A Professional Development Plan (PDP) is prepared annually by each regular faculty member, as described in the Faculty Handbook. It details how skills and professional competencies will be maintained and increased in the upcoming academic year. It also provides the basis for requests for funding of various types of faculty development activities such as travel to professional conferences, support for research equipment, and seed grants for research or curriculum development projects.

The PDP is the main instrument of understanding between the faculty member and their department, college, and university as to the faculty member’s professional activities and growth and the university’s expectations for teaching, service, and scholarship. The PDP must be tightly linked to the promotion and review criteria for reappointment with overt and specific reference to departmental criteria as well as annual teaching assignments. Each item presented in the PDP must be considered in the light of practicality and probability of success. Unsecured resources or unapproved projects must be cautiously incorporated, as failure to achieve specific items in the PDP cannot be excused because of lack of funding or inability to secure regulatory or administrative approval. It is also understood that unexpected opportunities or setbacks are part of professional development, and the annual review of the previous year’s PDP needs to take changes into account.

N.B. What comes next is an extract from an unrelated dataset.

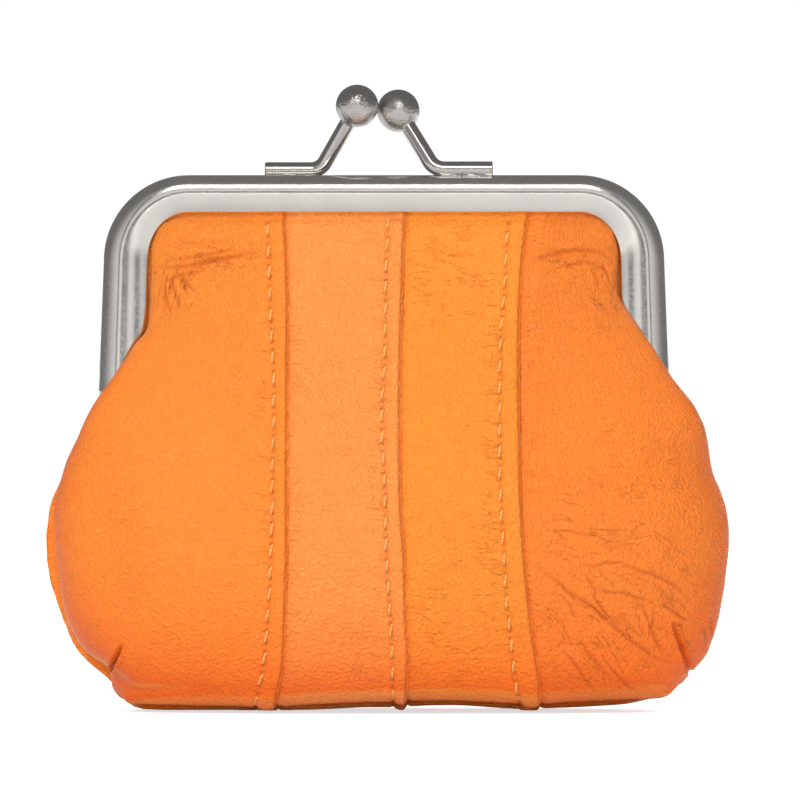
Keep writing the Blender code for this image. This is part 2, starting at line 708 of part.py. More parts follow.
def build_mouth_strip(name, index, rear, finish, pivot):
    """A leather strip of the mouth, from the hinge up into the channel."""
    rings = []
    for number, row in enumerate(mouth_rows()):
        left, right = strip_edges(index, within(MOUTH_LAP_ROWS, number), within(MOUTH_TUCK_ROWS, number))
        height = row[0] + (HINGE_CUT_GAP if number == 0 else 0.0)
        if left is None:
            ring = side_mouth_ring(row, -right[0][0], SIDE_COLUMNS, -1.0)
            ring.reverse()
            lapped = right[1][1]
            fold = [Vector((x, -mouth_depth(row, x) - lapped, height)) for x, lift in right[1:]]
            under = [Vector((point.x, point.y + LEATHER, height)) for point in fold]
            ring += fold + under[::-1]
        elif right is None:
            ring = side_mouth_ring(row, left, SIDE_COLUMNS, 1.0)
        else:
            reach = right[0][0] - left
            places = [(left + reach * step / MIDDLE_COLUMNS, 0.0) for step in range(MIDDLE_COLUMNS)]
            places += right
            outside = [Vector((x, -mouth_depth(row, x) - lift, height)) for x, lift in places]
            inside = [Vector((point.x, point.y + LEATHER, height)) for point in outside]
            ring = outside + inside[::-1]
        rings.append([Vector((point.x, point.y, height)) for point in ring])
    place_object(name, loft(flip_depth(rings) if rear else rings), finish, pivot.location.copy(), pivot)


def lining_ring(place, lift):
    """One closed ring of the pocket lining round both lobes at a row place."""
    quarter = 0.5 * math.pi
    front = []
    for step in range(1, LINING_COLUMNS * 2):
        turn = -quarter + math.pi * step / (LINING_COLUMNS * 2)
        point = lobe_point(turn, place) + lobe_normal(turn, place) * lift
        front.append(Vector((point.x, min(point.y, -LEATHER_GAP), point.z)))
    end = lobe_point(quarter, place) + lobe_normal(quarter, place) * lift
    right = Vector((end.x, 0.0, end.z))
    left = Vector((-end.x, 0.0, end.z))
    rear = [Vector((point.x, -point.y, point.z)) for point in reversed(front)]
    return [left] + front + [right] + rear


def lining_places():
    """Row places of the pocket lining from the bottom seam up to its top."""
    last = len(LOBE_ROW_SHARES) - 1
    heights = [share[0] * HINGE_Z for share in LOBE_ROW_SHARES]
    whole = list(range(LINING_BOTTOM_ROWS))
    whole += [row for row in range(LINING_BOTTOM_ROWS, last + 1) if heights[row] < LINING_TOP - LEATHER]
    top = whole[-1]
    part = (LINING_TOP - heights[top]) / (heights[top + 1] - heights[top])
    return whole + [top + part]


def build_pocket_lining(name, finish, pivot):
    """The lining of the pouch below the hinge: one pocket, open at its top."""
    shape = bmesh.new()
    places = lining_places()
    outer_lift = -(LEATHER + LEATHER_GAP)
    walls = []
    for lift in (outer_lift, outer_lift - LINING):
        walls.append([[shape.verts.new(point) for point in lining_ring(place, lift)] for place in places])
    count = len(walls[0][0])
    for wall in walls:
        for low, high in zip(wall, wall[1:]):
            for step in range(count):
                after = (step + 1) % count
                shape.faces.new((low[step], low[after], high[after], high[step]))
        bottom = wall[0]
        half = count // 2
        shape.faces.new((bottom[0], bottom[1], bottom[-1]))
        shape.faces.new((bottom[half - 1], bottom[half], bottom[half + 1]))
        for step in range(1, half - 1):
            shape.faces.new((bottom[step], bottom[step + 1], bottom[-step - 1], bottom[-step]))
    for step in range(count):
        after = (step + 1) % count
        shape.faces.new((walls[0][-1][step], walls[0][-1][after], walls[1][-1][after], walls[1][-1][step]))
    place_object(name, shape, finish, pivot.location.copy(), pivot)


def build_mouth_lining(name, rear, finish, pivot):
    """The lining of one half of the mouth, from the pocket's top up into the channel."""
    inset = LEATHER + LEATHER_GAP
    face = channel_leather_face() - inset
    foot_place = lining_places()[-1]
    foot_height, foot_depth, foot_width = lobe_sizes(foot_place)[:3]
    foot_edge = lobe_sizes(foot_place)[4] + LEATHER_GAP
    under_ear = HINGE_Z - EAR_RADIUS - LEATHER_GAP
    drawn_in = WINDOW_HALF_WIDTH - LIP_CLEARANCE - 3.0 * LIP_STEP
    rows = [
        (foot_height + LEATHER_GAP, foot_depth - inset, foot_width - 2.0 * inset, foot_edge),
        (under_ear, foot_depth - inset - LEATHER_GAP, drawn_in, face),
    ]
    for height, depth, width, edge in mouth_rows():
        rim = window_half_width(height) - LIP_CLEARANCE
        narrow = min(rim, width) - 3.0 * LIP_STEP
        rows.append((height, max(depth - inset, face), narrow, face))
    rings = []
    for row in rows:
        height, depth, width, edge = row
        flange = max(tuck_half_width(height), width + 2.0 * LIP_STEP)
        if height < under_ear:
            flange = width + LIP_STEP
        places = [-flange]
        places += [width * (step / LINING_COLUMNS - 1.0) for step in range(2 * LINING_COLUMNS + 1)]
        places.append(flange)
        outside = [Vector((x, -mouth_depth(row, x), height)) for x in places]
        inside = [Vector((point.x, point.y + LINING, point.z)) for point in outside]
        rings.append(outside + inside[::-1])
    place_object(name, loft(flip_depth(rings) if rear else rings), finish, pivot.location.copy(), pivot)


def build_purse():
    """Make every piece of the purse."""
    clear_scene()
    gunmetal = make_material("gunmetal", (0.30, 0.29, 0.27), 0.16, 1.0)
    paper = make_material("binding_cord", (0.62, 0.52, 0.38), 0.90, 0.0)
    cloth = make_material("lining", (0.10, 0.10, 0.11), 0.85, 0.0)
    tones = (
        make_material("leather_outer_left", (0.93, 0.27, 0.045), 0.45, 0.0),
        make_material("leather_inner_left", (0.95, 0.32, 0.070), 0.45, 0.0),
        make_material("leather_inner_right", (0.93, 0.29, 0.055), 0.45, 0.0),
        make_material("leather_outer_right", (0.90, 0.24, 0.035), 0.45, 0.0),
    )
    hinge = Vector((0.0, 0.0, HINGE_Z))
    pouch = make_pivot("pouch_origin", Vector((0.0, 0.0, 0.0)))
    halves = {"front": make_pivot("front_hinge_axis", hinge), "rear": make_pivot("rear_hinge_axis", hinge)}
    strips = ("outer_left", "inner_left", "inner_right", "outer_right")
    for side_name, pivot in halves.items():
        rear = side_name == "rear"
        build_frame(f"{side_name}_frame", rear, gunmetal, pivot)
        build_clasp(f"{side_name}_clasp_stem", f"{side_name}_clasp_ball", rear, gunmetal, pivot)
        build_binding_cord(f"{side_name}_binding_cord", rear, paper, pivot)
        for index, strip in enumerate(strips):
            build_mouth_strip(f"{side_name}_mouth_{strip}", index, rear, tones[index], pivot)
            build_lower_strip(f"{side_name}_panel_{strip}", index, rear, tones[index], pouch)
        build_mouth_lining(f"{side_name}_mouth_lining", rear, cloth, pivot)
    build_pocket_lining("pocket_lining", cloth, pouch)
    build_rivet("left_hinge_rivet", -1.0, gunmetal, pouch)
    build_rivet("right_hinge_rivet", 1.0, gunmetal, pouch)


build_purse()
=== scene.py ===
"""Looks of the kiss-lock coin purse: soft lapped leather, a dark nickel frame with its clasp, lining and studio.

Metres, +Z up, front towards -Y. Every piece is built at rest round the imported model.
"""

import json
import logging
import math
from dataclasses import dataclass, field, replace
from enum import Enum

import bpy
import numpy as np
from mathutils import Matrix, Vector
from mathutils.bvhtree import BVHTree

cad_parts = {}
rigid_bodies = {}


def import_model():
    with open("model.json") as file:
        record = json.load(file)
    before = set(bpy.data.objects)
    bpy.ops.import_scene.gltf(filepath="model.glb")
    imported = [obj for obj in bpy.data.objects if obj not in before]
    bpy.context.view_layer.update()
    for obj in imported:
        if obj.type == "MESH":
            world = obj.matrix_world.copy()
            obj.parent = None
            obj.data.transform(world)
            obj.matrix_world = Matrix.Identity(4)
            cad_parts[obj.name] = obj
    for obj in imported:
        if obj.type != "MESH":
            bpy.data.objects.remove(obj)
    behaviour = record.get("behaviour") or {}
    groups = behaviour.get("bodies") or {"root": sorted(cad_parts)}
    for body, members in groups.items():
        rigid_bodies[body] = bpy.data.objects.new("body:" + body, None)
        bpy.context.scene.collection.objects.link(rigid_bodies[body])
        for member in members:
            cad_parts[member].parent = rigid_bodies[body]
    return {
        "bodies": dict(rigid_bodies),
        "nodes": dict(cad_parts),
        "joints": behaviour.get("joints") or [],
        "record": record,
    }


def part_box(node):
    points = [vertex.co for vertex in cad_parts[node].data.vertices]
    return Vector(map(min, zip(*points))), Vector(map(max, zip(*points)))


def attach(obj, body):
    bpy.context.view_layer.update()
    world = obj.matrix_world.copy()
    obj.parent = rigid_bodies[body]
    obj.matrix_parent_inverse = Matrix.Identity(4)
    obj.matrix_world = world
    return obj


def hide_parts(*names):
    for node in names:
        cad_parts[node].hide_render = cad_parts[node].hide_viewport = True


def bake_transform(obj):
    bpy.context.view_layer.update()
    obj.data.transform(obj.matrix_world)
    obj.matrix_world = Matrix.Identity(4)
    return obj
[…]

The Professional Development Plan should not be an onerous burden for the faculty, but should serve as a planning tool that faculty and administrators can use to work together to enhance the qualifications of each faculty member.

Both the annual Professional Development Plans and the progress reports will be made available to members of the department and submitted to the departmental and college faculty reappointment and promotion review committees as part of the faculty member’s review portfolio.

A new contract or renewal of contract letter will not be issued without a current PDP meeting at least the minimum guidelines described below.

 

Procedure

The Professional Development Plan is prepared in consultation with your supervising Department Chair(s). This annual plan (including a progress report) is prepared and made available in compliance with the bylaws for the faculty assembly of the college or college procedures and policies, as appropriate. At a minimum, though, the following guidelines must apply:

a. The plan (1–2 pages, unless otherwise mandated by college accreditation requirements) clearly details the teaching, scholarly, service, creative, and other activities the faculty member will use to maintain and increase their skills and professional activities in the upcoming academic year, as well as the resources necessary for achieving these goals and plans for how to acquire those resources. In that way, it provides the basis for requests for funding of various types of faculty development activities such as travel to professional conferences, support for research equipment, and seed grants for research or curriculum development projects. These Professional Development Plans will be an integral part of the reappointment procedure.

b. Evidence of consultation with the department chair is provided and confirmed by signature. The department chair will review and sign off on the plan as acceptable and sufficient or unacceptable and deficient and will forward a copy of the plan to the college dean. The department chair will also include a brief written response, which will only be made available to the faculty member and the dean.

c. Professional Development Plans and subsequent progress reports are submitted to the department chair by the end of February.

d. In the case of department chairs, Professional Development Plans should be submitted to, and evaluated by, the appropriate college dean.

Assistant and associate deans with teaching responsibilities should submit a Professional Development Plan to the chair of their home department. That plan should detail their teaching, goals (and, where relevant, their scholarly and non-administrative service goals) for the coming year and should follow the same procedure described above. The plan should represent that portion of the assistant or associate dean’s workload that is not taken up with administrative duties.